My philosophy is grounded in three principles: understand the economics, understand the documents and understand the person. Franchise disputes are rarely just about contract language. They are about whether the unit-level economics work and whether the operator can realistically survive the fight. Advising clients responsibly means addressing all of those factors, not just the legal theory.
1851: Looking back, what lesson from your legal career has had the greatest impact on how you advise clients today?
Salkowski: One of the most important lessons I learned very early on in my career is that clients often tell you what they want you to know, not necessarily what you need to know. Some assume certain facts will never surface. Others believe a detail is insignificant or irrelevant and therefore leave it out. In litigation and arbitration, that assumption can be fatal.

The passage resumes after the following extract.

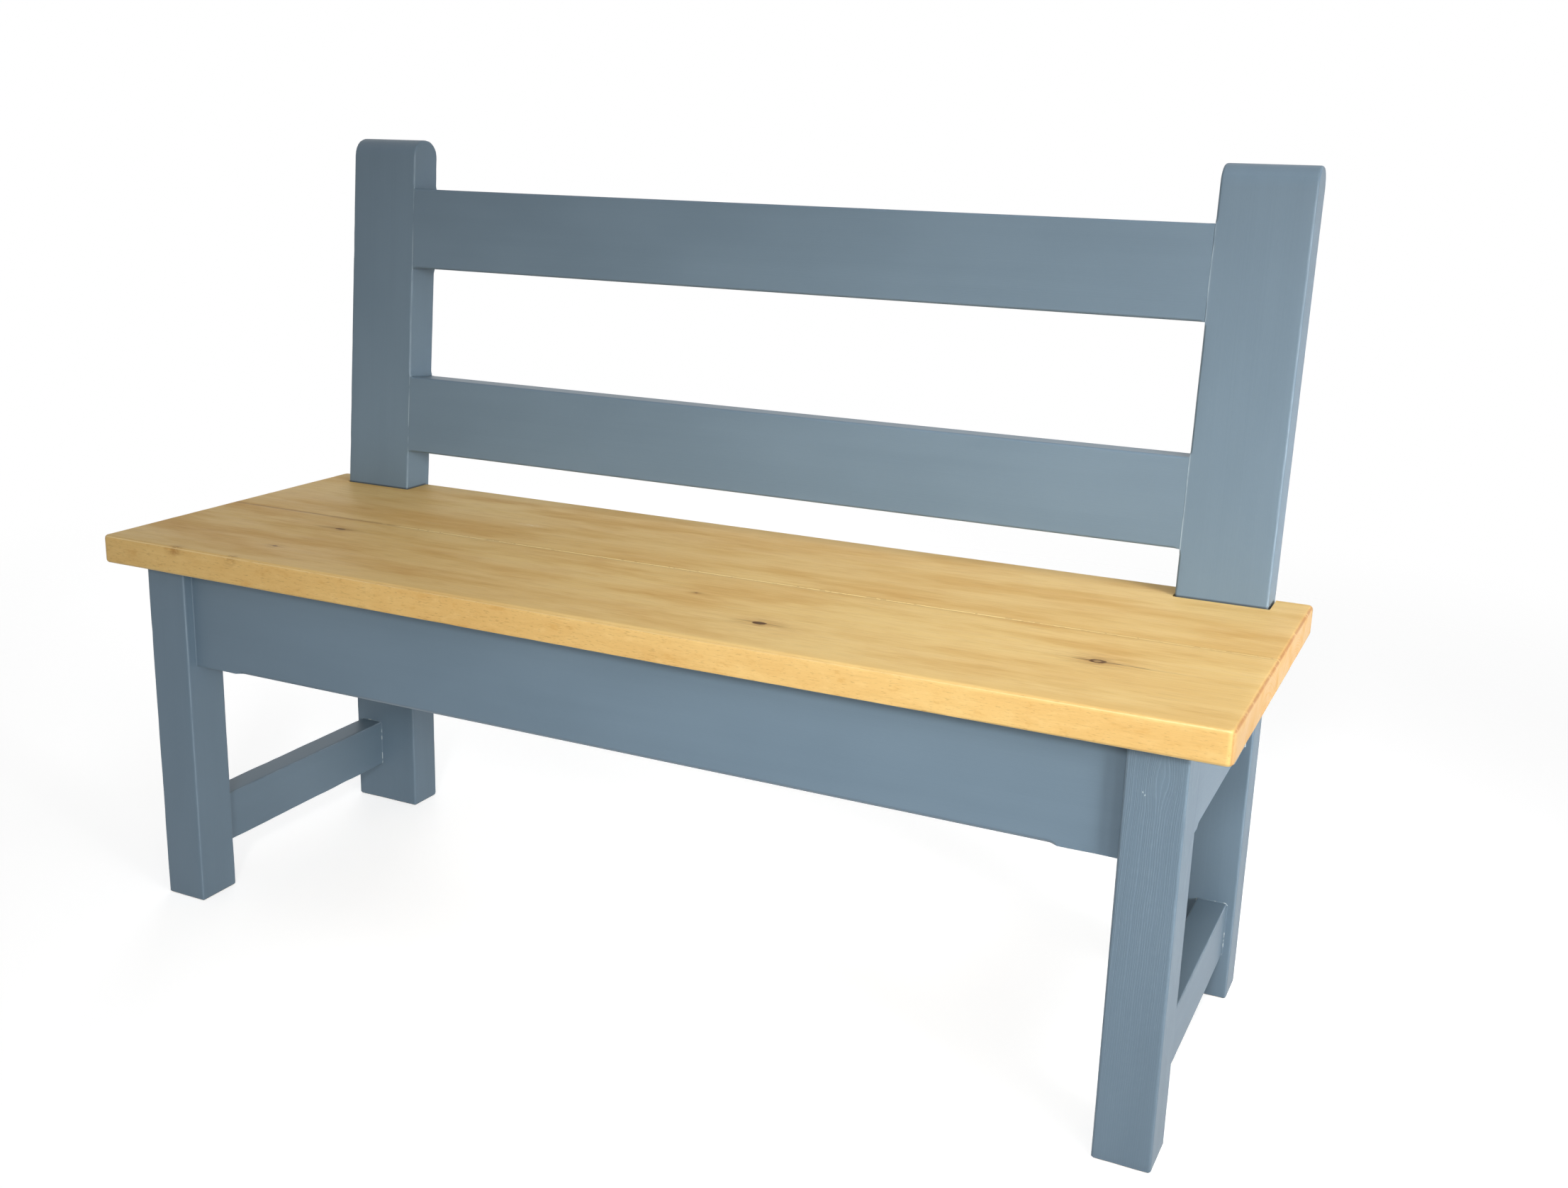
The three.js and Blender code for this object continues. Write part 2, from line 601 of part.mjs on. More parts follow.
// Each cleat's place, its turn about Z from facing forwards, and the screws along it.
const SIDE_CLEAT_START = FRONT_APRON_BACK_Y + CLEAT_SIDE + CLEAT_END_GAP;
const SIDE_CLEAT_END = POST_FRONT_Y - CLEAT_END_GAP;
const SIDE_CLEAT_X = SIDE_APRON_INNER_X - CLEAT_SIDE / 2;
const SIDE_CLEAT_Y = (SIDE_CLEAT_START + SIDE_CLEAT_END) / 2;
const longScrews = { seat: LONG_CLEAT_SEAT_SCREW_SHARES, apron: LONG_CLEAT_APRON_SCREW_SHARES };
const sideScrews = { seat: SIDE_CLEAT_SEAT_SCREW_SHARES, apron: SIDE_CLEAT_APRON_SCREW_SHARES };
const sideLength = SIDE_CLEAT_END - SIDE_CLEAT_START;
const cleats = {
  front: {
    at: [0, FRONT_APRON_BACK_Y + CLEAT_SIDE / 2],
    turn: 0,
    length: 2 * (LEG_INNER_X - CLEAT_END_GAP),
    screws: longScrews,
  },
  right: { at: [SIDE_CLEAT_X, SIDE_CLEAT_Y], turn: Math.PI / 2, length: sideLength, screws: sideScrews },
  rear: {
    at: [0, REAR_APRON_FRONT_Y - CLEAT_SIDE / 2],
    turn: Math.PI,
    length: 2 * (POST_INNER_X - CLEAT_END_GAP),
    screws: longScrews,
  },
  left: { at: [-SIDE_CLEAT_X, SIDE_CLEAT_Y], turn: -Math.PI / 2, length: sideLength, screws: sideScrews },
};

// Stands a shape drawn beside a cleat that faces forwards at the cleat's own place.
function placed(geometry, { at: [x, y], turn }) {
  return geometry.rotateZ(turn).translate(x, y, CLEAT_MIDDLE_Z);
}

// The seat screws of a cleat, driven up through it.
function seatScrews(cleat, gap) {
  const half = cleat.length / 2;
  return cleat.screws.seat.map((share) =>
    placed(screwShape(gap).translate(share * half, 0, -CLEAT_SIDE / 2), cleat));
}

// The apron screws of a cleat, driven forwards through it.
function apronScrews(cleat, gap) {
  const half = cleat.length / 2;
  return cleat.screws.apron.map((share) =>
    placed(screwShape(gap).rotateX(Math.PI / 2).translate(share * half, CLEAT_SIDE / 2, 0), cleat));
}

function dowels(gap) {
  return DOWEL_SHARES.map((share) =>
    dowelShape(gap).translate(share * SEAT_END_X, SEAT_JOINT_Y, SEAT_MIDDLE_Z));
}

function add(parent, name, geometry, material) {
  const mesh = new THREE.Mesh(geometry, material);
  mesh.name = name;
  parent.add(mesh);
}

function addPair(parent, name, rightGeometry, material) {
  add(parent, name.replace("SIDE", "right"), rightGeometry, material);
  add(parent, name.replace("SIDE", "left"), mirrored(rightGeometry), material);
}

addPair(bench, "front_SIDE_leg", rightFrontLeg(), paint);
addPair(back, "rear_SIDE_post", rightPost(), paint);
addPair(bench, "SIDE_stretcher", rightStretcher(), paint);
add(back, "top_back_rail", backRail(TOP_RAIL_BOTTOM, TOP_RAIL_TOP), paint);
add(back, "lower_back_rail", backRail(LOWER_RAIL_LIFT, LOWER_RAIL_TOP), paint);

// The aprons take the pilot holes of the screws through their own cleats.
const apronHoles = Object.fromEntries(
  Object.entries(cleats).map(([side, cleat]) => [side, apronScrews(cleat, JOINT_GAP)]),
);
const seatHoles = Object.values(cleats).flatMap((cleat) => seatScrews(cleat, JOINT_GAP));
add(bench, "front_apron", carved([frontApron()], apronHoles.front), paint);
add(bench, "rear_apron", carved([rearApron()], apronHoles.rear), paint);
addPair(bench, "SIDE_side_apron", carved([rightSideApron()], apronHoles.right), paint);
add(bench, "front_seat_board", seatBoard(frontBoardOutline, [...dowels(JOINT_GAP), ...seatHoles]), pine);
add(bench, "rear_seat_board", seatBoard(rearBoardOutline, [...dowels(JOINT_GAP), ...seatHoles]), pine);
dowels(0).forEach((dowel, i) => add(bench, `seat_dowel_${i + 1}`, dowel, rawPine));

for (const [side, cleat] of Object.entries(cleats)) {
  const bar = placed(cleatBar(cleat.length), cleat);
  const holes = [...seatScrews(cleat, JOINT_GAP), ...apronScrews(cleat, JOINT_GAP)];
  add(bench, `${side}_cleat`, carved([bar], holes), rawPine);
  seatScrews(cleat, 0).forEach((screw, i) => add(bench, `${side}_seat_screw_${i + 1}`, screw, steel));
  apronScrews(cleat, 0).forEach((screw, i) => add(bench, `${side}_apron_screw_${i + 1}`, screw, steel));
}

const monksBench = new THREE.Group();
monksBench.name = "painted_pine_bench";
monksBench.add(bench);
export default monksBench;
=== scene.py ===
# %% [markdown]
# A farmhouse bench: a softwood frame brushed with blue-grey satin paint, under a seat of two waxed
# pine boards. The solid model of its pieces is already made, so this script dresses them: it gives
# every board its hand-worked surface, grain, paint or wax, and then lights the bench in a studio.
# The first step loads the solid model. Nothing in it is moved or reshaped. Each visible piece below
# is a refined copy that stands in for its plain one.

# %% Load the pieces
import json
import math

import bmesh
import bpy
import numpy as np
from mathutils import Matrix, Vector


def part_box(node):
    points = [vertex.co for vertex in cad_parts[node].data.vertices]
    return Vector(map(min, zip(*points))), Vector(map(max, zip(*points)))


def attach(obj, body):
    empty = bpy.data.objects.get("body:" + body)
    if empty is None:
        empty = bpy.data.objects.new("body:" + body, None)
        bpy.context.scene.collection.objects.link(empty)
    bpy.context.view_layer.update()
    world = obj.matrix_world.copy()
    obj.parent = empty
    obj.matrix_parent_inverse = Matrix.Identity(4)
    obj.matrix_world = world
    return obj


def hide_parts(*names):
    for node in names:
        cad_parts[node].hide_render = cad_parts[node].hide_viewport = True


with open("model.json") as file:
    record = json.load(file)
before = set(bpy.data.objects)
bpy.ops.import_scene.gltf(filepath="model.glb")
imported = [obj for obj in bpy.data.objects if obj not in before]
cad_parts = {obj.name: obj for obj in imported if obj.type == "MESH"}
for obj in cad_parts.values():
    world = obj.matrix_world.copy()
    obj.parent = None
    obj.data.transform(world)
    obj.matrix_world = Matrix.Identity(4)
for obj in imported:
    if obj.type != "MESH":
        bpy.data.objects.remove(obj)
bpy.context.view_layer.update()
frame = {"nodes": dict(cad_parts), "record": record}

MM = 0.001
print("pieces loaded:", len(frame["nodes"]))

# %% [markdown]
# The camera comes first, because everything after it is judged through it. It stands in front of
# the right-hand end, a little above the back, and it is rolled a degree, as a camera held in the
# hand is. The lens is a mild wide angle, so the near leg looks large. A small shift recentres the
# picture without turning the camera, which keeps the uprights as they are.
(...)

Because I cannot afford surprises, I make clients aware of that from the outset. I explain clearly that my job is not simply to advocate — it is to pressure-test the case before the other side does. That requires complete candor. If there is a bad fact, I would rather confront it early, evaluate its impact and develop a strategy around it than discover it for the first time in a deposition or hearing.
Advising clients responsibly is not about listening and agreeing with their version of events. It requires disciplined fact development, asking difficult questions, revisiting assumptions and continuing to probe until I am confident that I have the full picture. In franchise disputes — where documentation, financial records and credibility often determine outcomes — preparation and transparency are not optional; they are essential.